# Given information

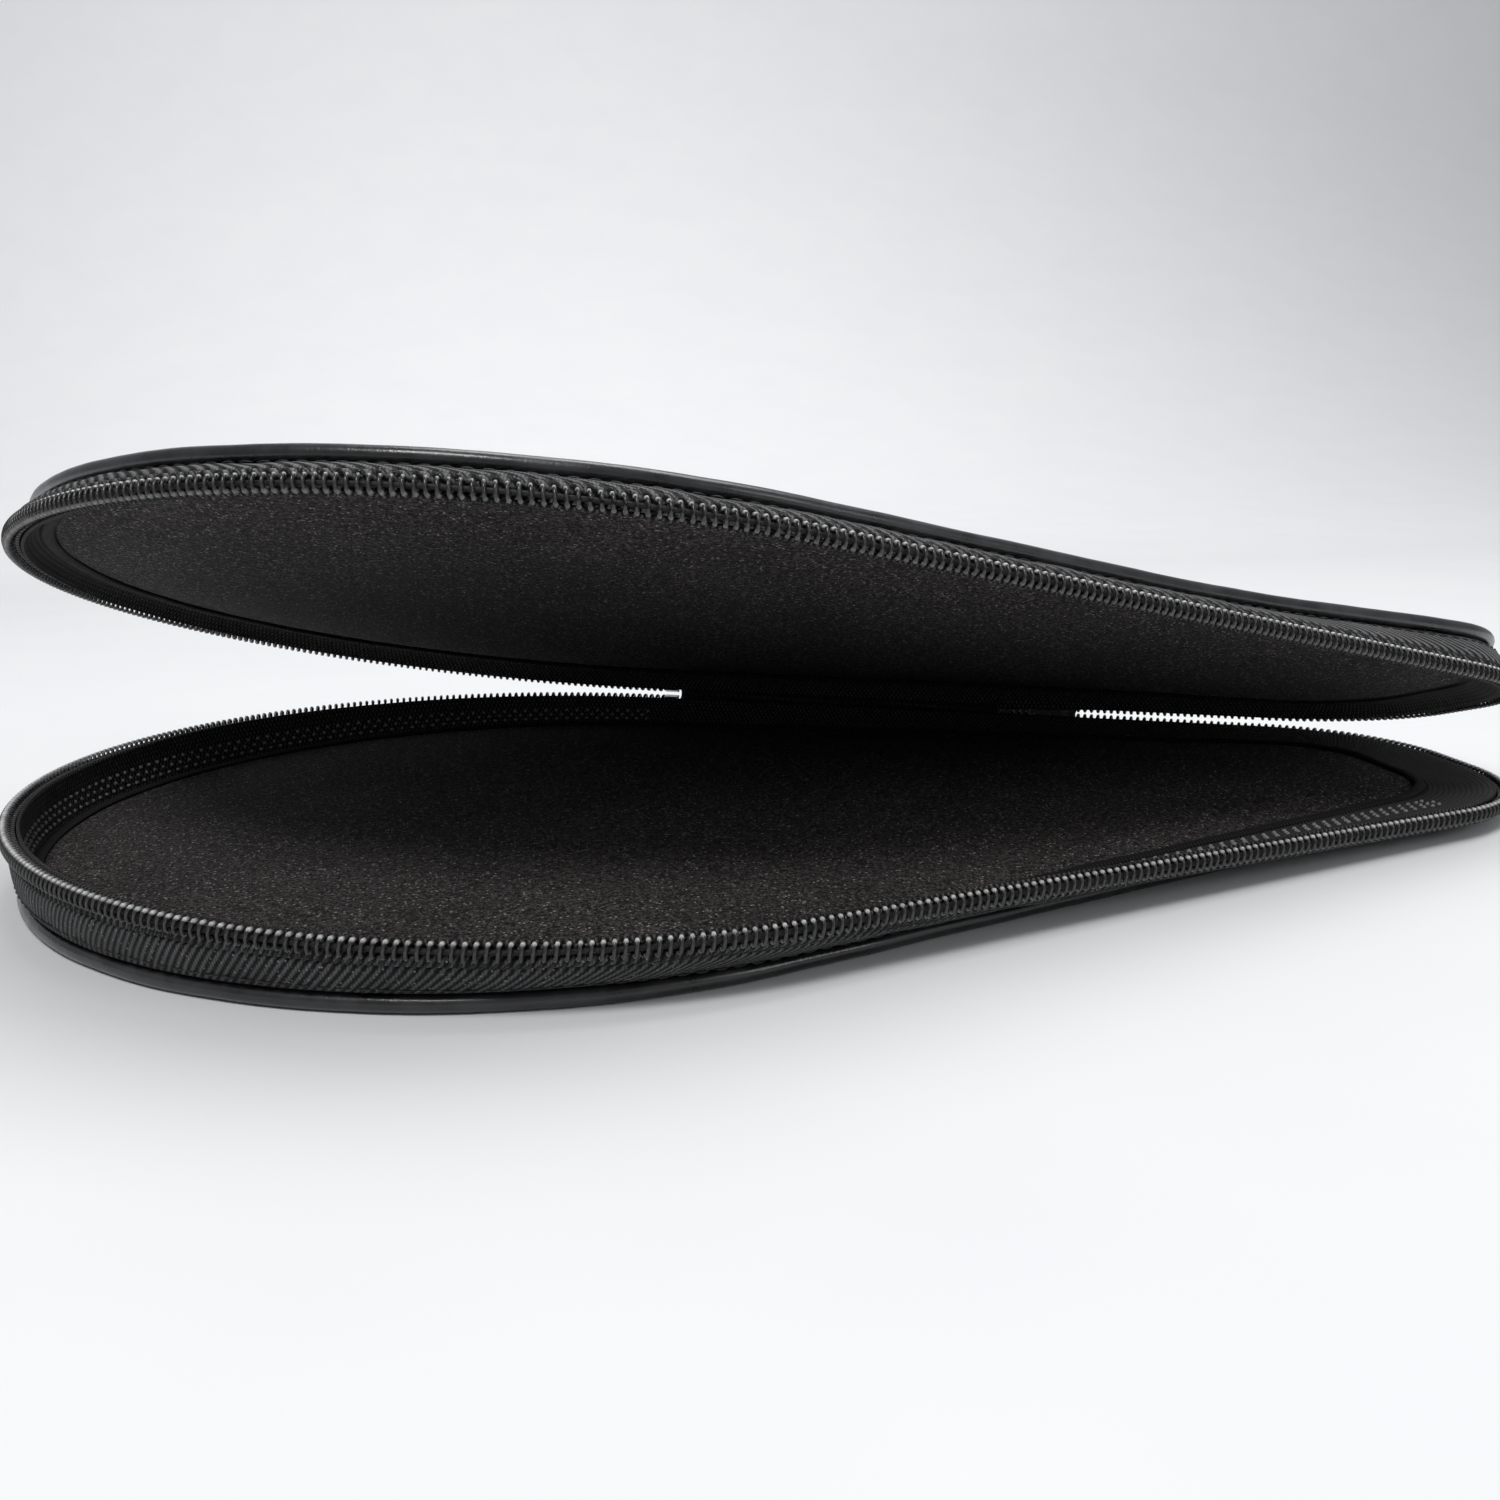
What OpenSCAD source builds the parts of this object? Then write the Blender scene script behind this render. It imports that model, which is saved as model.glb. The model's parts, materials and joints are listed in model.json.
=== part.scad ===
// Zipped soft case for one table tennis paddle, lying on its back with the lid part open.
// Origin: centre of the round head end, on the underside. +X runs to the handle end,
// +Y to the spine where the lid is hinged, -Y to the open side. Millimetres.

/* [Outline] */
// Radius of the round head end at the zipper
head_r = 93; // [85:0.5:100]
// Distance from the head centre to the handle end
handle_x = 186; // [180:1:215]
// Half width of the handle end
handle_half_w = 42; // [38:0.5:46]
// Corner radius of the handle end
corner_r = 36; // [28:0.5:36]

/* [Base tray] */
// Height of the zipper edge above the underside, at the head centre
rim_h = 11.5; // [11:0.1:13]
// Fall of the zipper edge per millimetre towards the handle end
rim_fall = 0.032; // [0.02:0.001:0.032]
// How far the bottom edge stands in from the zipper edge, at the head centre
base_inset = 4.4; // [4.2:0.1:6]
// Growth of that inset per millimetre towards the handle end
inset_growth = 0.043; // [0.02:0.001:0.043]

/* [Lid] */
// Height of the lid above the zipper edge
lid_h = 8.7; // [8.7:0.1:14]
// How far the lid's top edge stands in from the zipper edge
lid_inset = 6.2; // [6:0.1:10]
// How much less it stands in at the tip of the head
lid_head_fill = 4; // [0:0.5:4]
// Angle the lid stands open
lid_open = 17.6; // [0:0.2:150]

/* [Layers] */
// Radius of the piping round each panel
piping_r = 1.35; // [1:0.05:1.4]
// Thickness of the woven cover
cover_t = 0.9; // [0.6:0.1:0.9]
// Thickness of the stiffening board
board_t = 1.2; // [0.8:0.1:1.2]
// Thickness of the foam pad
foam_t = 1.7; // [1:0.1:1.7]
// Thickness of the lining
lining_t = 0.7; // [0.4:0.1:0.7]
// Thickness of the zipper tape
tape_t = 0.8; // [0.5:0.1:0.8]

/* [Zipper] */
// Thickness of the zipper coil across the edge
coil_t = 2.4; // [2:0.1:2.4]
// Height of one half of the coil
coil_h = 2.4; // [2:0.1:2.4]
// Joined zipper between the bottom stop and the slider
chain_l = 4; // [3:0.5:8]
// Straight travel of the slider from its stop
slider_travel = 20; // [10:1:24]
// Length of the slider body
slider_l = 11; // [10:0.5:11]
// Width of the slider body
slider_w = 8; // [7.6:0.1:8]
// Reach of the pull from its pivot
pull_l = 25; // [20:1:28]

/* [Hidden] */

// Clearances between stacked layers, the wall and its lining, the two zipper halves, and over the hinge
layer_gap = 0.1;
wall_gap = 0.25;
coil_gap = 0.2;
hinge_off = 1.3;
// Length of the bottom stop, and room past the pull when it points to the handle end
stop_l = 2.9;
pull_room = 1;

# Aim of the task
Take the listing above and set it down exactly.

# Complete output
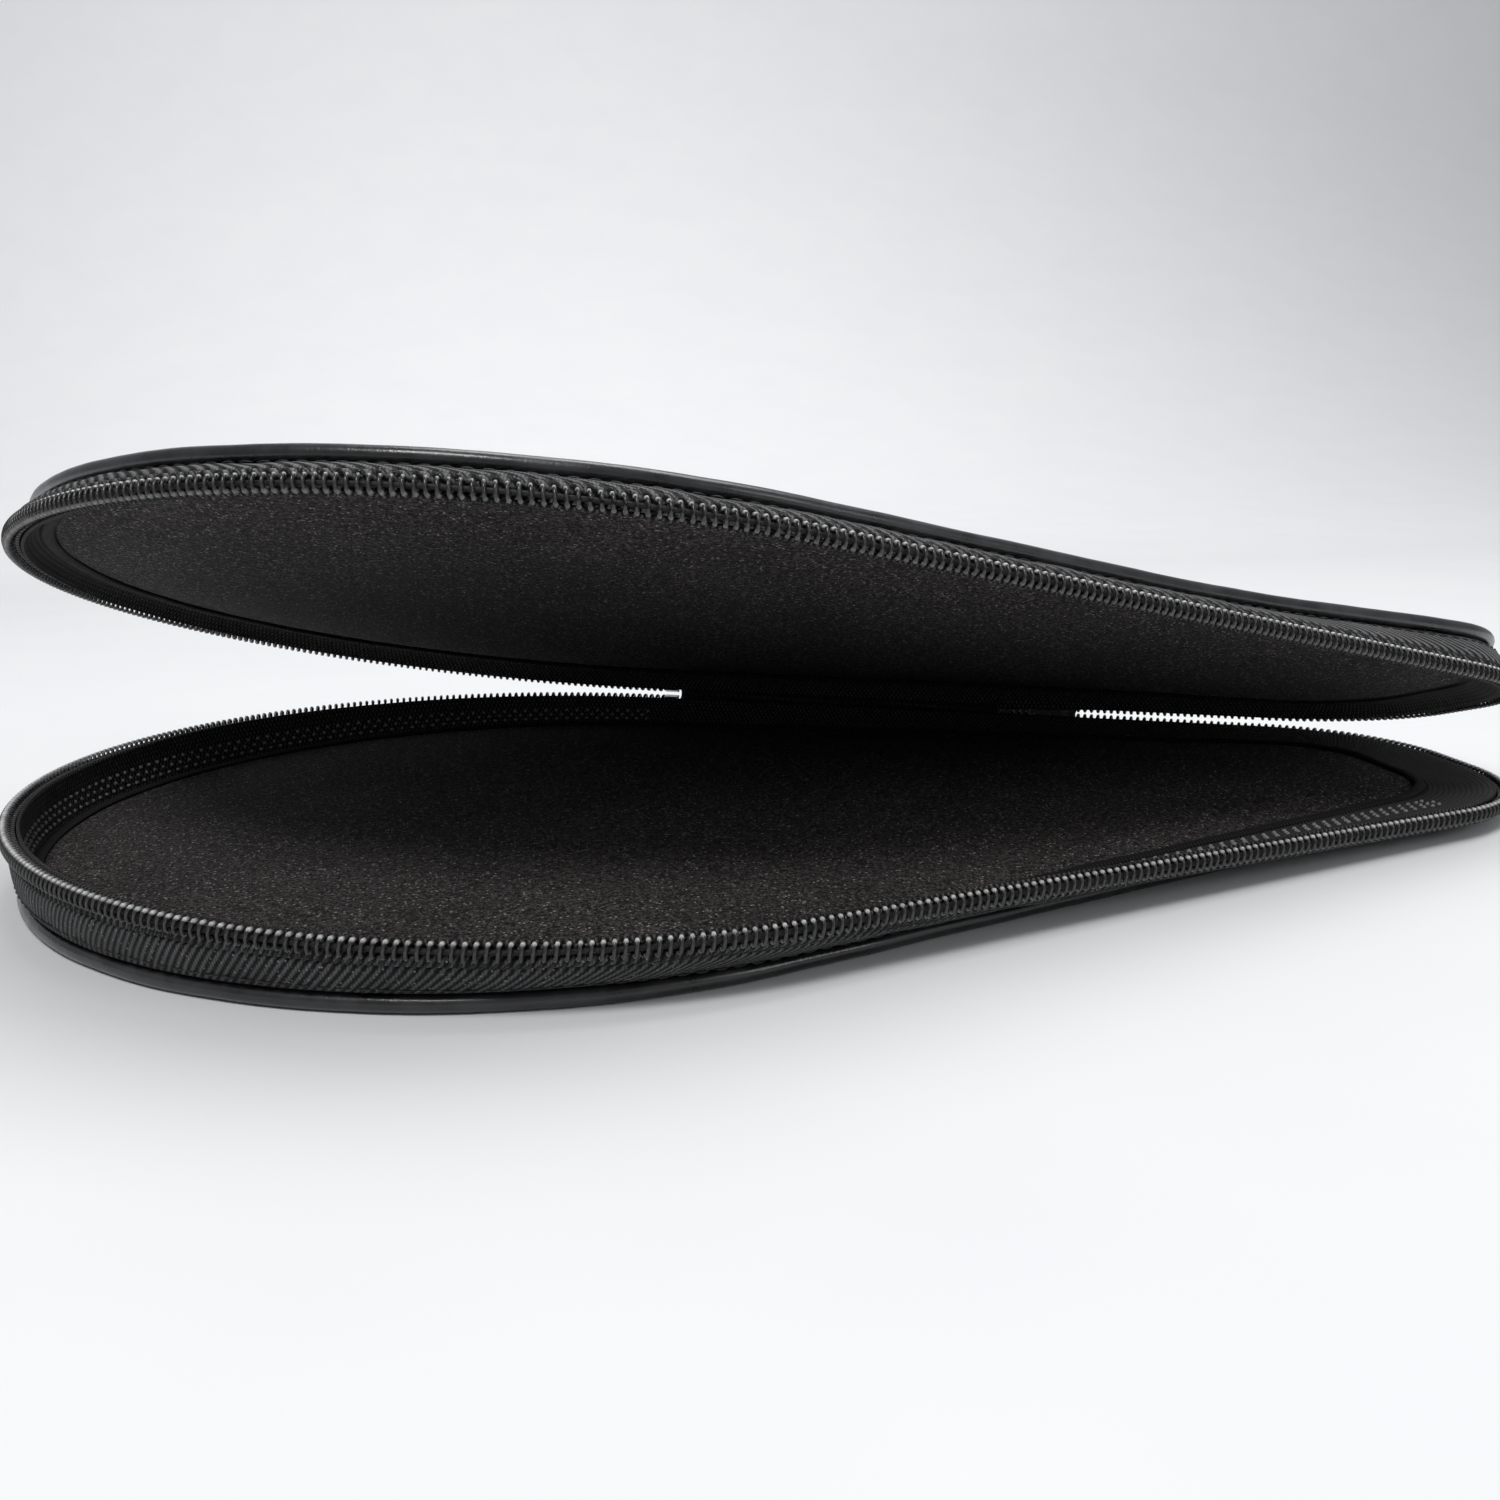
What OpenSCAD source builds the parts of this object? Then write the Blender scene script behind this render. It imports that model, which is saved as model.glb. The model's parts, materials and joints are listed in model.json.
=== part.scad ===
// Zipped soft case for one table tennis paddle, lying on its back with the lid part open.
// Origin: centre of the round head end, on the underside. +X runs to the handle end,
// +Y to the spine where the lid is hinged, -Y to the open side. Millimetres.

/* [Outline] */
// Radius of the round head end at the zipper
head_r = 93; // [85:0.5:100]
// Distance from the head centre to the handle end
handle_x = 186; // [180:1:215]
// Half width of the handle end
handle_half_w = 42; // [38:0.5:46]
// Corner radius of the handle end
corner_r = 36; // [28:0.5:36]

/* [Base tray] */
// Height of the zipper edge above the underside, at the head centre
rim_h = 11.5; // [11:0.1:13]
// Fall of the zipper edge per millimetre towards the handle end
rim_fall = 0.032; // [0.02:0.001:0.032]
// How far the bottom edge stands in from the zipper edge, at the head centre
base_inset = 4.4; // [4.2:0.1:6]
// Growth of that inset per millimetre towards the handle end
inset_growth = 0.043; // [0.02:0.001:0.043]

/* [Lid] */
// Height of the lid above the zipper edge
lid_h = 8.7; // [8.7:0.1:14]
// How far the lid's top edge stands in from the zipper edge
lid_inset = 6.2; // [6:0.1:10]
// How much less it stands in at the tip of the head
lid_head_fill = 4; // [0:0.5:4]
// Angle the lid stands open
lid_open = 17.6; // [0:0.2:150]

/* [Layers] */
// Radius of the piping round each panel
piping_r = 1.35; // [1:0.05:1.4]
// Thickness of the woven cover
cover_t = 0.9; // [0.6:0.1:0.9]
// Thickness of the stiffening board
board_t = 1.2; // [0.8:0.1:1.2]
// Thickness of the foam pad
foam_t = 1.7; // [1:0.1:1.7]
// Thickness of the lining
lining_t = 0.7; // [0.4:0.1:0.7]
// Thickness of the zipper tape
tape_t = 0.8; // [0.5:0.1:0.8]

/* [Zipper] */
// Thickness of the zipper coil across the edge
coil_t = 2.4; // [2:0.1:2.4]
// Height of one half of the coil
coil_h = 2.4; // [2:0.1:2.4]
// Joined zipper between the bottom stop and the slider
chain_l = 4; // [3:0.5:8]
// Straight travel of the slider from its stop
slider_travel = 20; // [10:1:24]
// Length of the slider body
slider_l = 11; // [10:0.5:11]
// Width of the slider body
slider_w = 8; // [7.6:0.1:8]
// Reach of the pull from its pivot
pull_l = 25; // [20:1:28]

/* [Hidden] */

// Clearances between stacked layers, the wall and its lining, the two zipper halves, and over the hinge
layer_gap = 0.1;
wall_gap = 0.25;
coil_gap = 0.2;
hinge_off = 1.3;
// Length of the bottom stop, and room past the pull when it points to the handle end
stop_l = 2.9;
pull_room = 1;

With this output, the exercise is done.